The required output is the exact run of lines from the line containing "bpy.context.scene.collection.objects.link(empty)" to the line containing "for node in", inclusive, and nothing besides.

(SUPPLIED DATA):
* * * *

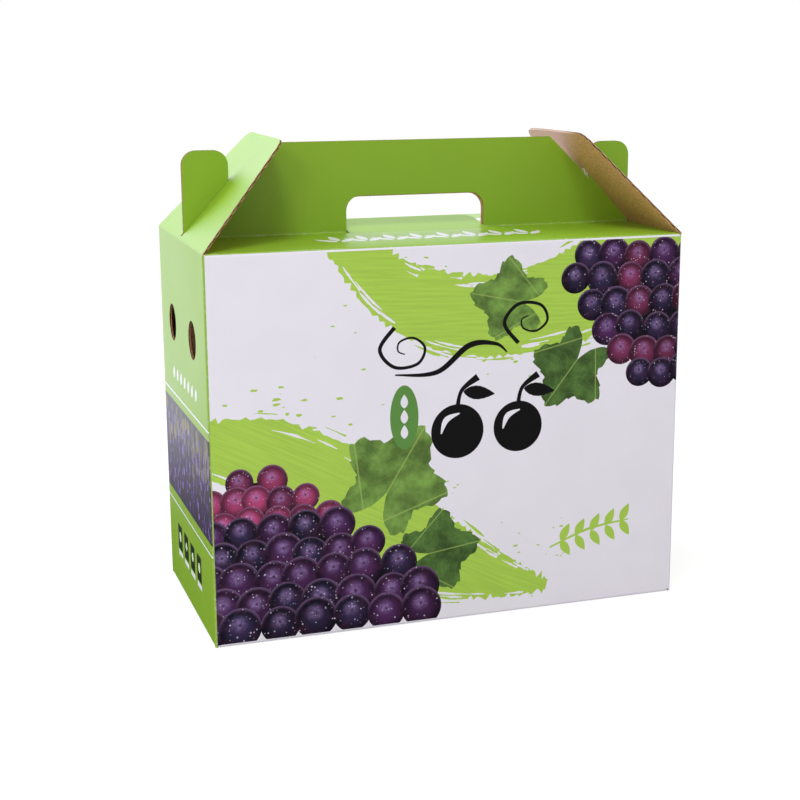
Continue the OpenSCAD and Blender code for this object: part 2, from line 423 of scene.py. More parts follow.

* * * *

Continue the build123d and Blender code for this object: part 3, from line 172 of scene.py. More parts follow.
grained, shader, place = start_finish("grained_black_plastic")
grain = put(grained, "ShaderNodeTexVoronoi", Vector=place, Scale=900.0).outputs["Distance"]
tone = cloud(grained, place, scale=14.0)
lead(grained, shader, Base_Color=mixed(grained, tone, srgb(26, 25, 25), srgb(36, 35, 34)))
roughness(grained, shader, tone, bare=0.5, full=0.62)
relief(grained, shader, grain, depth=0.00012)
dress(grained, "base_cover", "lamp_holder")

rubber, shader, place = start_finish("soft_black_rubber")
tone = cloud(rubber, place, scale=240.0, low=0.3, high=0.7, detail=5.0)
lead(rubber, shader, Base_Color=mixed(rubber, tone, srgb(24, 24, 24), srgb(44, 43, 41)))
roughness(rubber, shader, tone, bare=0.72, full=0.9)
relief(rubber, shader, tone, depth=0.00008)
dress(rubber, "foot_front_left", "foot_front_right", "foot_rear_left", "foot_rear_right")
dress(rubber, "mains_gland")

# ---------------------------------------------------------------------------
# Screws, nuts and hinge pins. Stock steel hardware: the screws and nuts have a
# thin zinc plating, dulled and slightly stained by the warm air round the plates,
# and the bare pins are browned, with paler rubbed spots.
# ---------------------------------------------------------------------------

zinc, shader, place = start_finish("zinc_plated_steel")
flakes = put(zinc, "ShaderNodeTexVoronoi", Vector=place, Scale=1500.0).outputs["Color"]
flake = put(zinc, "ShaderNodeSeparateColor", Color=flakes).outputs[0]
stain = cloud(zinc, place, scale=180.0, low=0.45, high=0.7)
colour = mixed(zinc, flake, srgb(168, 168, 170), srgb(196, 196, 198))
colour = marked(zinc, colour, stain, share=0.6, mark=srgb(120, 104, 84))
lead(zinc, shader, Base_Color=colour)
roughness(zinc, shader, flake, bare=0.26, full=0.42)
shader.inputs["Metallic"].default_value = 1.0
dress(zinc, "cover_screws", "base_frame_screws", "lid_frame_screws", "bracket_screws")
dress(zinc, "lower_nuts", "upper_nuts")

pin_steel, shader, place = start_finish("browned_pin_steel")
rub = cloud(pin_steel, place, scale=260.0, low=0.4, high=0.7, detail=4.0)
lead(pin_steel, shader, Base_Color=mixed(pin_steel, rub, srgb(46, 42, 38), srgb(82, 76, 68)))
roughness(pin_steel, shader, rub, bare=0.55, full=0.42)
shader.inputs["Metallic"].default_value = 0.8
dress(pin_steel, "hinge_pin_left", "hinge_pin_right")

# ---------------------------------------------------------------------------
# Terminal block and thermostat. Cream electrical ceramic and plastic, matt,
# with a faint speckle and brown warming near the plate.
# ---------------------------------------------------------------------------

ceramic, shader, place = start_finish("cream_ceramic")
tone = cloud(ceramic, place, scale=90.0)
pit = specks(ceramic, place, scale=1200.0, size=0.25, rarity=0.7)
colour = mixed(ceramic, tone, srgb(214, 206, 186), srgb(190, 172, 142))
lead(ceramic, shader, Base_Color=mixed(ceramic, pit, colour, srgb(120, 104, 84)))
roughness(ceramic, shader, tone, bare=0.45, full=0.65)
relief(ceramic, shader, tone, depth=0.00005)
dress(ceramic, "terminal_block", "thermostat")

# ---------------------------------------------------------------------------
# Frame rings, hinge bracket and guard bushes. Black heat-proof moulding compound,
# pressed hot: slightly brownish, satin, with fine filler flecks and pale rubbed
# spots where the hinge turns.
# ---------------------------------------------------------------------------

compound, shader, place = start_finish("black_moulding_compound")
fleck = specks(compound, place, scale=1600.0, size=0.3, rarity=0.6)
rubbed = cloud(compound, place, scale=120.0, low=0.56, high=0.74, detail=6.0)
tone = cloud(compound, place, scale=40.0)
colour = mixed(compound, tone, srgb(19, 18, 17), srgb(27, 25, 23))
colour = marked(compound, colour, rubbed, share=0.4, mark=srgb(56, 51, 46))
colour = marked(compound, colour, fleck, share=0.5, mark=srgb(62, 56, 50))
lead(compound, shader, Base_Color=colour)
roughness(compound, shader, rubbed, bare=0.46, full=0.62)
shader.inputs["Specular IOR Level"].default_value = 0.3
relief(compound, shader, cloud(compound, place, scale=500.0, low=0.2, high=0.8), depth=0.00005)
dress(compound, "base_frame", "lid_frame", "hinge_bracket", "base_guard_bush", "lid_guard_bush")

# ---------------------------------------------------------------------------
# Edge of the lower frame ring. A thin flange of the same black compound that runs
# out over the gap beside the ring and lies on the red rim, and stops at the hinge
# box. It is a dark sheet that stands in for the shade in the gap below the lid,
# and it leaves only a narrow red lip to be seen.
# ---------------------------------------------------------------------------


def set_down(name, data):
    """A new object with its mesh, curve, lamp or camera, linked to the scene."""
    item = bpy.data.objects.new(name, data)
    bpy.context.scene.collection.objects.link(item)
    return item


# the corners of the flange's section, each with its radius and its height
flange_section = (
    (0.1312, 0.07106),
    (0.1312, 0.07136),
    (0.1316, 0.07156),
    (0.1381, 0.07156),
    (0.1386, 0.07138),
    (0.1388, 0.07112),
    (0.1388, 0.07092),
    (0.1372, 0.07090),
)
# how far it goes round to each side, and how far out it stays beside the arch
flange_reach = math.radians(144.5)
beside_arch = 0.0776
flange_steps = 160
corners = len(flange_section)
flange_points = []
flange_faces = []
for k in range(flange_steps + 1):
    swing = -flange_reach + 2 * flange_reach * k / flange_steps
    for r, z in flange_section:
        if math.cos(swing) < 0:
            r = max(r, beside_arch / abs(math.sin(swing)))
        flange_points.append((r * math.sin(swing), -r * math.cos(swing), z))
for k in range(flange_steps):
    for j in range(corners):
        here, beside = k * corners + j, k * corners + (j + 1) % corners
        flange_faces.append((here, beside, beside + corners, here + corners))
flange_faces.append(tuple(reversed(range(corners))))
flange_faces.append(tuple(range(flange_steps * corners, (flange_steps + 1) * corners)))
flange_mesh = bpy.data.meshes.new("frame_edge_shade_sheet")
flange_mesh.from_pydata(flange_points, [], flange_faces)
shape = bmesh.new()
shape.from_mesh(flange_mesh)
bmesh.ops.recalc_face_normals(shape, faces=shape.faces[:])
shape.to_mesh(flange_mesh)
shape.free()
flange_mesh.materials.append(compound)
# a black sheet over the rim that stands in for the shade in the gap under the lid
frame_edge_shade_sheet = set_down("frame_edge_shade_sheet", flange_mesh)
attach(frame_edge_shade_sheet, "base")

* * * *

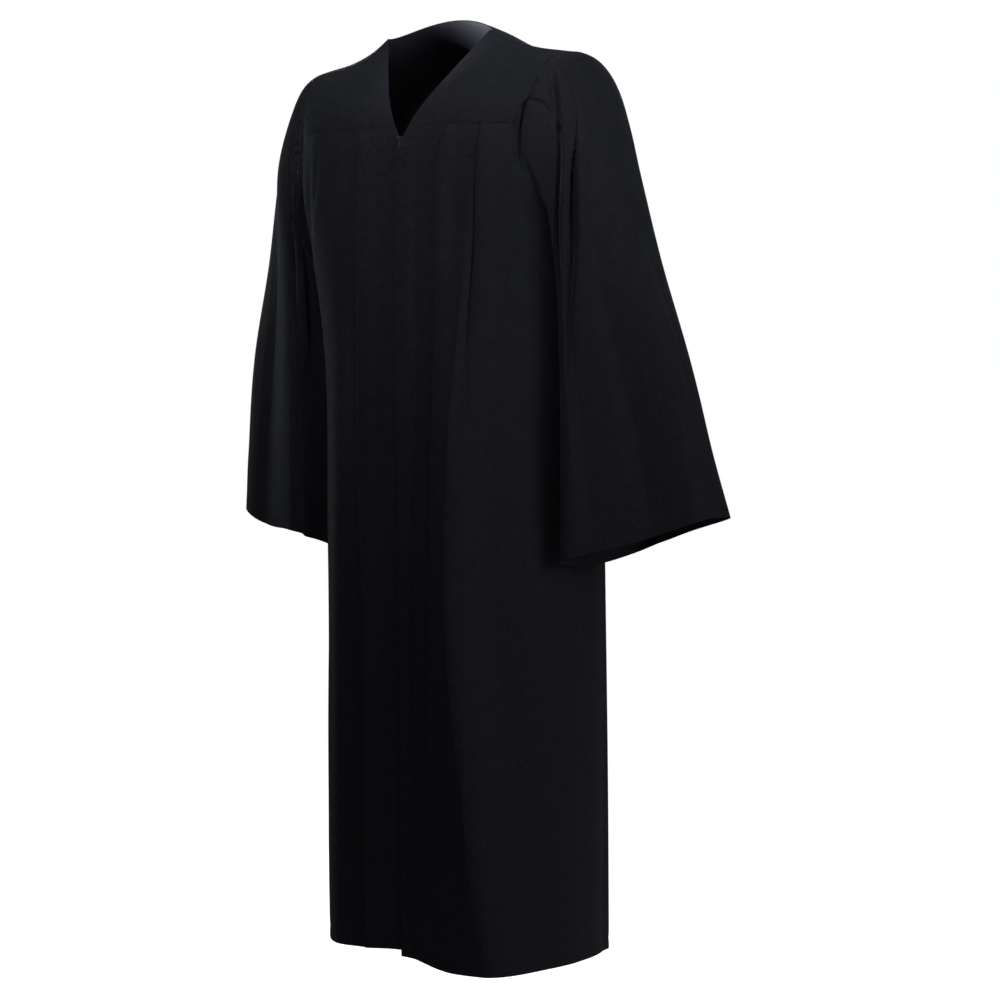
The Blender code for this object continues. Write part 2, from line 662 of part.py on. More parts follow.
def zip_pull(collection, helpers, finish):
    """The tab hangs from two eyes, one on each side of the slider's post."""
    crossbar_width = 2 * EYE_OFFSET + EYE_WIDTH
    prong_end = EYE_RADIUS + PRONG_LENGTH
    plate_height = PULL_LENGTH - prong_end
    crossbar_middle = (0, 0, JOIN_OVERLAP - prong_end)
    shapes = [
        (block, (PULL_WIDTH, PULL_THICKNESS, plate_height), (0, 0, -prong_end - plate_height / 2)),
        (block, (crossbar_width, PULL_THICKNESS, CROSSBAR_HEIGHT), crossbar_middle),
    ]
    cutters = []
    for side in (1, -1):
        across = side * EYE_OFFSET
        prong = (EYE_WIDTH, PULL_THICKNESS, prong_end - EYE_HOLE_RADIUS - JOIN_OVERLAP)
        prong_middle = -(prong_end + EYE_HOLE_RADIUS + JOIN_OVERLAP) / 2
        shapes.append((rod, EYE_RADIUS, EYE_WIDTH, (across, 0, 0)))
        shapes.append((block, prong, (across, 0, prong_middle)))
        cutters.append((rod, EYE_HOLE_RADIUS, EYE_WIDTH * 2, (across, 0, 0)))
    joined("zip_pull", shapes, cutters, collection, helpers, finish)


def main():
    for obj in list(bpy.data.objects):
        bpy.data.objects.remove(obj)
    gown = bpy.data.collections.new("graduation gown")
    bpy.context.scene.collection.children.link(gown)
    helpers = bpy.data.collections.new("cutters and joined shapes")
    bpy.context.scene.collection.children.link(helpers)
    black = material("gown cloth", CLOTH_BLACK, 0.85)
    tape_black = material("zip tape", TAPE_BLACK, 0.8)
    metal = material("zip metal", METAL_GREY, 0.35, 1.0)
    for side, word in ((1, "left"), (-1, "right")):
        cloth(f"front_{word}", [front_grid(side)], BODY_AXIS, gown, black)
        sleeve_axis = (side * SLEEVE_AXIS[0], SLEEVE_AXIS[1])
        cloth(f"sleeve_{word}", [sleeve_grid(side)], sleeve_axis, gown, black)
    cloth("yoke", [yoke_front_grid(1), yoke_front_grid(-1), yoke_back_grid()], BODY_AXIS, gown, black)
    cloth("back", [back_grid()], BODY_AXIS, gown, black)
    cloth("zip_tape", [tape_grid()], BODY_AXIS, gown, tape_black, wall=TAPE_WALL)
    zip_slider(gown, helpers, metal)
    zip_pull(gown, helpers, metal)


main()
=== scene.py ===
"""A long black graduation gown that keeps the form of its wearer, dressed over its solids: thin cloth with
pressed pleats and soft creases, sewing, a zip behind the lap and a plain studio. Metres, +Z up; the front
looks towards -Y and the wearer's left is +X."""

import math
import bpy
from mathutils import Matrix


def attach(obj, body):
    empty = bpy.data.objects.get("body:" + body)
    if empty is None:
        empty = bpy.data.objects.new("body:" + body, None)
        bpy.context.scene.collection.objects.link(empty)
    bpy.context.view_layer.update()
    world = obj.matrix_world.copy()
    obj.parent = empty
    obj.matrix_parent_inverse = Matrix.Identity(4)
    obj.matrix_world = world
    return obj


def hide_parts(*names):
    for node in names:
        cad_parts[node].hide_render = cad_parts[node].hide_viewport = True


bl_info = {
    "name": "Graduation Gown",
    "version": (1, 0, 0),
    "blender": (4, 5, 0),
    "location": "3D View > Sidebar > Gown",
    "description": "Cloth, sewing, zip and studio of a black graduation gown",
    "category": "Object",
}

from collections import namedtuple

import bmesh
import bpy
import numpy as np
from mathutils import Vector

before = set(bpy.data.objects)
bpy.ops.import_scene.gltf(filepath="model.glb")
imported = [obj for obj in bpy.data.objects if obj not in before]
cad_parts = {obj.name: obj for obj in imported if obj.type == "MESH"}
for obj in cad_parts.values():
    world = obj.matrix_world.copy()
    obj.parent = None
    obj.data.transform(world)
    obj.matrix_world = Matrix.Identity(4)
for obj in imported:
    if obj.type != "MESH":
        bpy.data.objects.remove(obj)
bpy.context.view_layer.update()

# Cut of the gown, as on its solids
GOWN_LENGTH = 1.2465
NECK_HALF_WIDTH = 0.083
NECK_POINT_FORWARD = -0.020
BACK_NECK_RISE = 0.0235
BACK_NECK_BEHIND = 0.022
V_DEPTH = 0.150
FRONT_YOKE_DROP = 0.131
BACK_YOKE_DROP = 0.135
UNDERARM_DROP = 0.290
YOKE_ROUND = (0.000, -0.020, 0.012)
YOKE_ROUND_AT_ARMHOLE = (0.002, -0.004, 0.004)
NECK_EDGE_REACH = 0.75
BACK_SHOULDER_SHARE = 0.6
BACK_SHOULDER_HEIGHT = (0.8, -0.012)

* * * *

(REPLY):
        bpy.context.scene.collection.objects.link(empty)
    bpy.context.view_layer.update()
    world = obj.matrix_world.copy()
    obj.parent = empty
    obj.matrix_parent_inverse = Matrix.Identity(4)
    obj.matrix_world = world
    return obj


def hide_parts(*names):
    for node in names:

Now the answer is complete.